Pop artist Allen Jones graduated from the Royal Academy in the 60s, along with Hockney and Patrick Caulfield, and has now returned for a retrospective – displaying his painting, sculptures and those ridiculous pieces of sculpted furniture that he claims are not sexist.
If his work is about so much more than just these sculptures, as Richard Dorment suggests in this article, why did the curator – Edith Devaney – decide to whack two of them in Room 1, so that the first view visitors have of Jones’s work is two female figures, bent over, arse cheeks parted, with a pane of glass on their backs acting as a table top?
Both clad in lace-up knee high boots; one donning a lycra gimp suit and the other a corset, the female models have fake tits, peachy arses and tiny waists. Just like the women depicted in every other sculpture and painting in this exhibition. It’s not so much that I have a problem with the female form being presented in this way, it’s more the fact the Jones claims to be a feminist.
He defends his decision to dress the women like this by explaining that everyday clothes might have made them look like mannequins (because all us wimmin walking around in normal clothes are basically a bunch of walking mannequins, durrr.) Fetish clothing, on the other hand, ‘achieved his aim of accentuating the shape of the body’. Oh yes, of course! Now it makes sense.
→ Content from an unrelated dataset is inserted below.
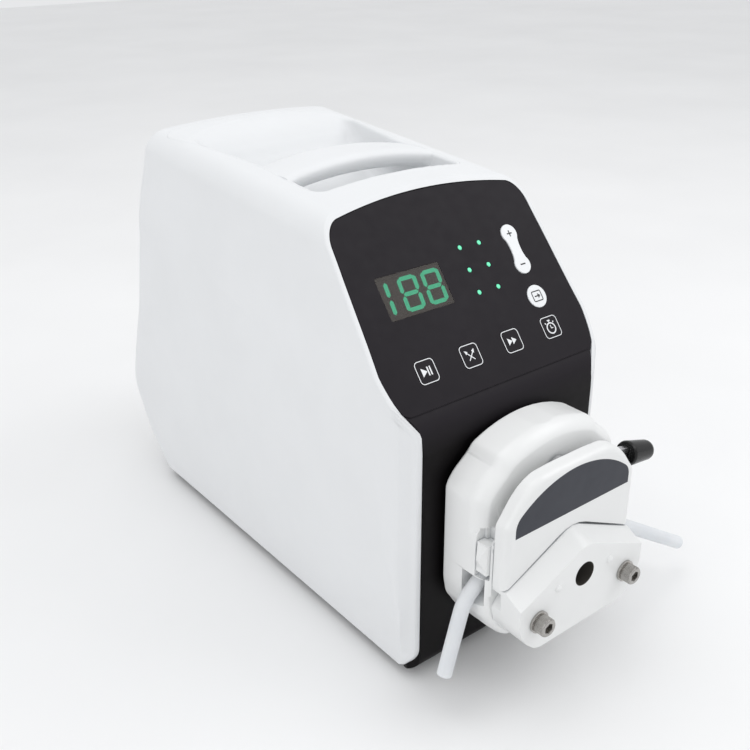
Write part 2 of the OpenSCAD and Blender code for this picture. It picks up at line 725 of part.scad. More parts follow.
// Places the lever's pieces at their rest angle about the cam shaft.
module on_lever() { translate([0, 0, lever_z]) rotate([0, lever_rest, 0]) children(); }
module lever_arm() {
    pump_frame() color([0.35, 0.35, 0.37]) on_lever() difference() {
        union() {
            rod_y(6.2, -34.6, -31.2);
            along_y(-34.6, -31.2) polygon([[1, 5], [58, 4], [58, -4], [1, -5]]);
        }
        rod_y(4, -36, -30);
    }
}
module lever_grip() {
    pump_frame() color([0.08, 0.08, 0.09]) on_lever() difference() {
        translate([54.6, -33, 0]) rotate([0, 90, 0]) rotate_extrude()
            polygon(concat([[0, 0], [6.4, 0], [6.9, 1.5], [6, 12.6]], arc([0.8, 16.4], 4.9, 8, 90, 5), [[0, 21.3]]));
        box([54, 58.05], [-34.65, -31.15], [-4.1, 4.1]);
    }
}
// Sliding clamp that holds the tube where it leaves the head.
module tube_clamp() {
    box([44.6, 49.6], [-34.9, -27.7], [9.4, 26.6]);
    box([41.8, 44.7], [-33.7, -28.9], [9.4, 26]);
    hull() {
        box([49.5, 49.7], [-34.4, -28.2], [12, 26]);
        box([52.4, 52.6], [-32.2, -30.4], [17.5, 20]);
    }
}
module left_tube_clamp() { pump_frame() color(white) mirror([1, 0, 0]) tube_clamp(); }
module right_tube_clamp() { pump_frame() color(white) tube_clamp(); }
module mounting_screws() {
    pump_frame() color(steel) for (s = [-1, 1]) translate([s * screw_x, 0, screw_z]) difference() {
        union() {
            rod_y(m6_r, front_face - 2, 8);
            rod_y(5, front_face - 7.4, front_face - 1.4);
        }
        translate([0, front_face - 4.4, 0]) rotate([90, 0, 0]) cylinder(r = 2.9, h = 4, $fn = 6);
    }
}
module screw_washers() {
    pump_frame() color(steel) for (s = [-1, 1]) translate([s * screw_x, 0, screw_z]) difference() {
        rod_y(6, front_face - 1.4, front_face);
        rod_y(m6_r + gap, front_face - 2, front_face + 1);
    }
}

// ------------------------------------------------------------------- tube
// The tube lies in the plane y = tube_y. It is pressed flat between the rollers
// and the track, opens out to round on each side, and hangs down outside the head.
wrap = 52;
flat_centre_r = track_r - gap / 2 - tube_flat / 2;
open_length = 18;
// Each free end: straight length, bend radius, bend angle (up is positive) in a
// number of steps, then a straight end with its bore open.
left_run = [24, 20, -36, 5, 36];
right_run = [24, 90, 5, 2, 84];
flat_steps = 6;
open_steps = 5;
ring_fn = 24;
collar = 1;
end_wall = 3;
mouth = 0.3;
skin = 0.06;

function turned(p, a) = [p[0] * cos(a) - p[1] * sin(a), p[0] * sin(a) + p[1] * cos(a)];
function bend_end(r, turn) = [r * sin(abs(turn)), sign(turn) * r * (1 - cos(turn))];
function ease(t) = t * t * (3 - 2 * t);
// Stations along one side of the tube: x, z, heading and how far it has opened.
function tube_line(run) = let (
    heading = wrap - 90,
    leave = flat_centre_r * [cos(wrap), sin(wrap)],
    bend = leave + turned([open_length + run[0], 0], heading),
    last = bend + turned(bend_end(run[1], run[2]), heading) + turned([collar, 0], heading + run[2])
) concat(
    [for (i = [0:flat_steps - 1]) let (a = 90 + heading * i / flat_steps)
        [flat_centre_r * cos(a), flat_centre_r * sin(a), a - 90, 0]],
    [for (i = [0:open_steps]) let (p = leave + turned([open_length * i / open_steps, 0], heading))
        [p[0], p[1], heading, ease(i / open_steps)]],
    [for (i = [0:run[3]]) let (t = run[2] * i / run[3], p = bend + turned(bend_end(run[1], t), heading))
        [p[0], p[1], heading + t, 1]],
    [[last[0], last[1], heading + run[2], 1]]
);
// One ring of the tube's outside: a flattened oval that opens to round.
function power(v, e) = sign(v) * pow(abs(v), e);
function tube_ring(s) = let (
    across = (1 - s[3]) * tube_flat_w / 2 + s[3] * (tube_od / 2 + skin),
    up = (1 - s[3]) * tube_flat / 2 + s[3] * (tube_od / 2 + skin),
    e = 0.5 + s[3] / 2
) [for (j = [0:ring_fn - 1]) let (a = 360 * j / ring_fn, v = up * power(sin(a), e))
    [s[0] - v * sin(s[2]), across * power(cos(a), e), s[1] + v * cos(s[2])]];
module swept(stations) {
    n = len(stations);
    polyhedron(
        points = [for (s = stations) each tube_ring(s)],
        faces = concat(
            [[for (j = [0:ring_fn - 1]) j]],
            [for (i = [0:n - 2], j = [0:ring_fn - 1], half = [0, 1])
                let (k = (j + 1) % ring_fn, a = i * ring_fn, b = a + ring_fn)
                half == 0 ? [a + j, b + j, b + k] : [a + j, b + k, a + k]],
            [[for (j = [ring_fn - 1:-1:0]) (n - 1) * ring_fn + j]]));
}
// The straight end of one side, with its bore.
module tube_end(run) {
    rotate([0, 90 - wrap, 0]) translate([open_length + run[0], 0, flat_centre_r])
        translate([bend_end(run[1], run[2])[0], 0, bend_end(run[1], run[2])[1]])
            rotate([0, -run[2], 0]) difference() {
                rod_x(tube_od / 2, collar / 2, run[4]);
                rod_x(tube_id / 2, end_wall, run[4] + 1);
                // Cone at the bore's blind end and a small chamfer at its mouth.
                translate([end_wall - 1, 0, 0]) rotate([0, 90, 0])
                    cylinder(r1 = 0.4, r2 = tube_id / 2 + 0.001, h = 1.0005);
                translate([run[4] - mouth, 0, 0]) rotate([0, 90, 0])
                    cylinder(r1 = tube_id / 2, r2 = tube_id / 2 + mouth, h = mouth + 0.001);
            }
}
module tube() {
    left = tube_line(left_run);
    pump_frame() color([0.86, 0.89, 0.9]) translate([0, tube_y, 0]) {
        swept(concat([for (i = [len(left) - 1:-1:1]) [-left[i][0], left[i][1], -left[i][2], left[i][3]]],
            tube_line(right_run)));
        tube_end(right_run);
        rotate([0, 0, 180]) tube_end(left_run);
    }
}

outer_shell();
handle_tray();
carry_handle();
front_bezel();
panel_film();
display_window();
digit_module();
digit_segments();
indicator_leds();
start_key();
direction_key();
prime_key();
timer_key();
mode_key();
speed_rocker();
key_switches();
display_board();
base_tray();
rubber_feet();
foot_screws();
motor_plate();
drive_motor();
drive_shaft();
control_board();
board_standoffs();
power_supply();
rear_panel();
power_inlet();
fuse_drawer();
switch_housing();
power_switch();
control_port();
adapter_plate();
head_body();
lower_block();
pressure_block();
occlusion_bed();
head_label();
rotor_shaft();
rotor_discs();
roller_pins();
roller_1();
roller_2();
roller_3();
shaft_bearings();
cam_shaft();
lever_arm();
lever_grip();
left_tube_clamp();
right_tube_clamp();
mounting_screws();
screw_washers();
tube();
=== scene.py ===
"""Benchtop peristaltic pump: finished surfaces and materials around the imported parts."""
import json
import math

import bmesh
import bpy
import numpy as np
from mathutils import Matrix, Vector


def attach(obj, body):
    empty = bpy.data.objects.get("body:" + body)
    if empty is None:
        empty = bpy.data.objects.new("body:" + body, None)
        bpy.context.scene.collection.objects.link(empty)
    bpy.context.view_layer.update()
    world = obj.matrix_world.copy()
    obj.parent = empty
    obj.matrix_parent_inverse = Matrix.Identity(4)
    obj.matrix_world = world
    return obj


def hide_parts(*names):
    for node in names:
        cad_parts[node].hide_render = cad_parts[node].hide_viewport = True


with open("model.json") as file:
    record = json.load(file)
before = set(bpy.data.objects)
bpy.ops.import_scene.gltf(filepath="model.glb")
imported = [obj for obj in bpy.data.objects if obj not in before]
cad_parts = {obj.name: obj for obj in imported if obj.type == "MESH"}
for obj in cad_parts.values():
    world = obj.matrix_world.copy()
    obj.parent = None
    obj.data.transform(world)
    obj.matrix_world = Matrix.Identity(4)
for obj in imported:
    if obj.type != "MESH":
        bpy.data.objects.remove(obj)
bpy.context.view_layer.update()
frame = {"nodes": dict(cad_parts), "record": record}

# Shapes are drawn in millimetres in the pump frame: y = 0 is the drive's lower
# front face and z = 0 is the shaft height. ORIGIN moves them to the shared frame.
ORIGIN = (0.0, -144.0, 74.0)
MM = 0.001
BENCH = -74.0
PANEL_FOOT = (5.9, 84.7)
PANEL_LEAN = math.radians(38.5)
PANEL_LENGTH = 115
WALL = 2.5
CROWN_R = 376.0
CROWN_HEIGHT = 174
CROWN_CORNER = 11.6
CROWN_LEAN = math.radians(4.3)
TUBE_Y = -26.1

NODE_BODY = {n: b for b, ns in frame["record"]["behaviour"]["bodies"].items() for n in ns}
NODE_SLOT = {s["node"]: s["material_slot"] for s in frame["record"]["subparts"]}
MATERIALS = {}


# ------------------------------------------------------------------ outlines
def arc(cx, cy, r, a0, a1, n):
    angles = np.radians(np.linspace(a0, a1, n + 1))
    return [(cx + r * math.cos(a), cy + r * math.sin(a)) for a in angles]


def curved(points, steps=6):
    """A smooth line through the points."""
    p = np.array([points[0]] + list(points) + [points[-1]], float)
    out = []
    for i in range(1, len(p) - 2):
        for k in range(steps):
            t = k / steps
            out.append(0.5 * (2 * p[i] + (p[i + 1] - p[i - 1]) * t
                              + (2 * p[i - 1] - 5 * p[i] + 4 * p[i + 1] - p[i + 2]) * t * t
                              + (3 * p[i] - p[i - 1] - 3 * p[i + 1] + p[i + 2]) * t ** 3))
    out.append(p[-2])
    return [tuple(q) for q in out]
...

I wonder why Jones also chooses to dress the female figures in his paintings and photographs in such a limited wardrobe of clothes and shoes – always painfully high heels, often in tight-fitting; restrictive materials and suspenders, sometimes actually trapped in a cast, like in this famous image of Kate Moss:
Maybe it’s because he’s concerned that otherwise they might wind up looking like mannequins too?
A stab in the dark here. Perhaps despite his best efforts to persuade us otherwise, Jones is actually a sexist, misogynist artist who is desperate to provoke a reaction from the same people he is portraying as nothing more than objects: women. But he continues to defend his work, assuming that us walking mannequins won’t pipe up because our brains are made of fibreglass.
Another room displays a series of sculptures showing the curves of a woman and man as they dance together. It’s as if they blur into one; she becomes his to lead wherever and however he pleases. This is also apparent in his painting Sin-Derella, where the man’s belt is wrapped around both bodies; trapping the woman he is dancing with. Her leg pushes between his, seductively, because Jones sees women as inherently seductive and provocative, but the man still owns her body. Jones has taken the innocent fairytale slave Cinderella and made her a sinner:
It’s always inspiring to walk around an art exhibition that elicits such a strong reaction, as it gives you the opportunity to readdress your values and understanding of people, art and the relationship between the two. So i’m grateful for that. But when men pretend their art is presenting an existing social construct rather than being outright sexist, I do get a little peeved.